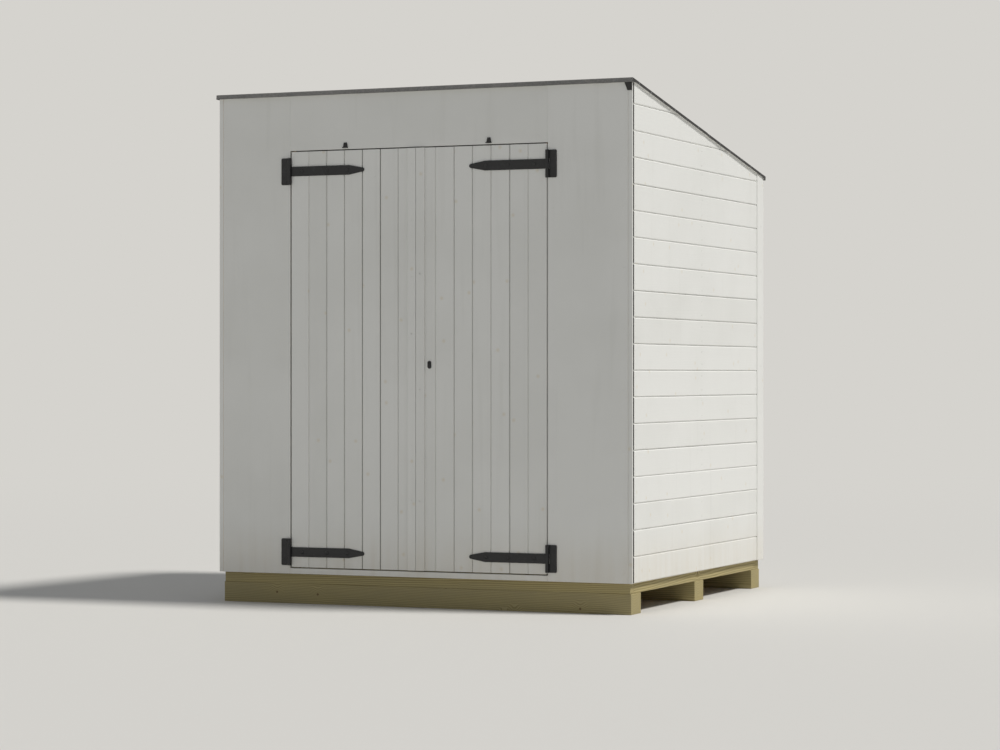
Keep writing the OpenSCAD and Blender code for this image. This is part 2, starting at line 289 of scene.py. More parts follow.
def lay_grain(piece, along):
    """Writes where each point lies in its board's log: along it, to the side and out from it."""
    mesh = piece.data
    points = np.array([v.co[:] for v in mesh.vertices])
    parts = loose_parts(mesh)
    grain = np.zeros_like(points)
    tone = np.zeros(len(points))
    for part in np.unique(parts):
        own = parts == part
        spot = points[own]
        centre = (spot.min(0) + spot.max(0)) / 2
        sides = sorted([v for v in (X, Y, Z) if abs(v.dot(along)) < 0.2][:2],
                       key=lambda v: -np.ptp(spot @ np.array(v)))
        if len(sides) < 2 or abs(along.dot(sides[0])) > 0.01:
            sides = [along.cross(Y).normalized(), Y]
        basis = np.array([along, sides[0], sides[1]])
        log = np.array([chance.uniform(0, LOG_LENGTH), chance.uniform(-PITH_ASIDE, PITH_ASIDE),
                        chance.uniform(*PITH_BEHIND)])
        grain[own] = (spot - centre) @ basis.T + log
        tone[own] = chance.uniform(-1, 1)
    mesh.attributes.new("grain", "FLOAT_VECTOR", "POINT")
    mesh.attributes["grain"].data.foreach_set("vector", grain.ravel())
    mesh.attributes.new("tone", "FLOAT", "POINT")
    mesh.attributes["tone"].data.foreach_set("value", tone)


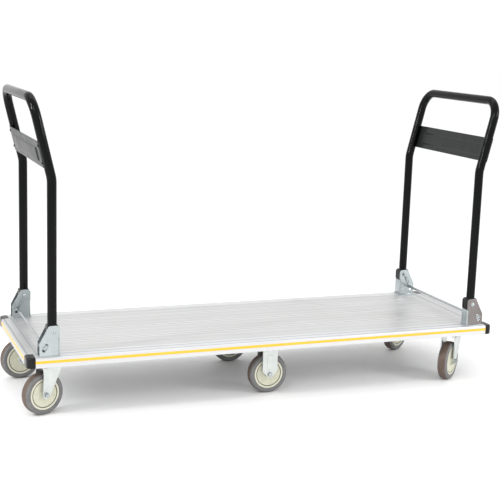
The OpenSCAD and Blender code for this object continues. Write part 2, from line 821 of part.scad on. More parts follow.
module front_left_tyre() { at_front_left() tyre(trail); }
module front_right_tyre() { at_front_right() tyre(trail); }
module rear_left_tyre() { at_rear_left() tyre(trail); }
module rear_right_tyre() { at_rear_right() tyre(trail); }
module front_middle_tyre() { at_front_middle() tyre(0); }
module rear_middle_tyre() { at_rear_middle() tyre(0); }

deck_planks();
front_rail();
rear_rail();
left_end_rail();
right_end_rail();
edge_strips();
corner_caps();
crossbars();
left_front_bracket();
left_rear_bracket();
right_front_bracket();
right_rear_bracket();
bracket_bolts();
left_pivot_pins();
right_pivot_pins();
left_latch_springs();
right_latch_springs();
left_lock_rod();
right_lock_rod();
left_rod_washers();
right_rod_washers();
left_handle_tube();
right_handle_tube();
left_handle_panel();
right_handle_panel();
left_panel_rivets();
right_panel_rivets();
left_handle_knuckles();
right_handle_knuckles();
caster_bolts();
swivel_balls();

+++

* [Task statement]
Write out every entry exactly as given.

* [Response to the task]
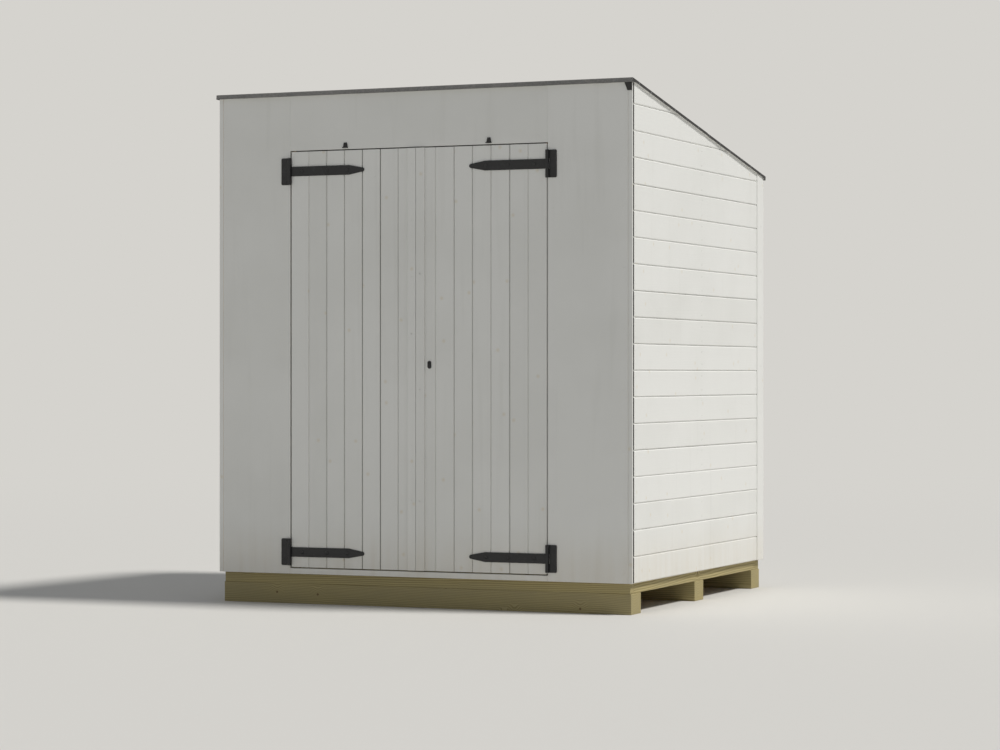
Keep writing the OpenSCAD and Blender code for this image. This is part 2, starting at line 289 of scene.py. More parts follow.
def lay_grain(piece, along):
    """Writes where each point lies in its board's log: along it, to the side and out from it."""
    mesh = piece.data
    points = np.array([v.co[:] for v in mesh.vertices])
    parts = loose_parts(mesh)
    grain = np.zeros_like(points)
    tone = np.zeros(len(points))
    for part in np.unique(parts):
        own = parts == part
        spot = points[own]
        centre = (spot.min(0) + spot.max(0)) / 2
        sides = sorted([v for v in (X, Y, Z) if abs(v.dot(along)) < 0.2][:2],
                       key=lambda v: -np.ptp(spot @ np.array(v)))
        if len(sides) < 2 or abs(along.dot(sides[0])) > 0.01:
            sides = [along.cross(Y).normalized(), Y]
        basis = np.array([along, sides[0], sides[1]])
        log = np.array([chance.uniform(0, LOG_LENGTH), chance.uniform(-PITH_ASIDE, PITH_ASIDE),
                        chance.uniform(*PITH_BEHIND)])
        grain[own] = (spot - centre) @ basis.T + log
        tone[own] = chance.uniform(-1, 1)
    mesh.attributes.new("grain", "FLOAT_VECTOR", "POINT")
    mesh.attributes["grain"].data.foreach_set("vector", grain.ravel())
    mesh.attributes.new("tone", "FLOAT", "POINT")
    mesh.attributes["tone"].data.foreach_set("value", tone)


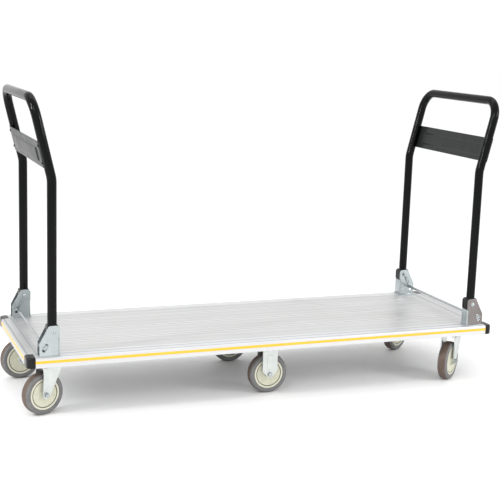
The OpenSCAD and Blender code for this object continues. Write part 2, from line 821 of part.scad on. More parts follow.
module front_left_tyre() { at_front_left() tyre(trail); }
module front_right_tyre() { at_front_right() tyre(trail); }
module rear_left_tyre() { at_rear_left() tyre(trail); }
module rear_right_tyre() { at_rear_right() tyre(trail); }
module front_middle_tyre() { at_front_middle() tyre(0); }
module rear_middle_tyre() { at_rear_middle() tyre(0); }

deck_planks();
front_rail();
rear_rail();
left_end_rail();
right_end_rail();
edge_strips();
corner_caps();
crossbars();
left_front_bracket();
left_rear_bracket();
right_front_bracket();
right_rear_bracket();
bracket_bolts();
left_pivot_pins();
right_pivot_pins();
left_latch_springs();
right_latch_springs();
left_lock_rod();
right_lock_rod();
left_rod_washers();
right_rod_washers();
left_handle_tube();
right_handle_tube();
left_handle_panel();
right_handle_panel();
left_panel_rivets();
right_panel_rivets();
left_handle_knuckles();
right_handle_knuckles();
caster_bolts();
swivel_balls();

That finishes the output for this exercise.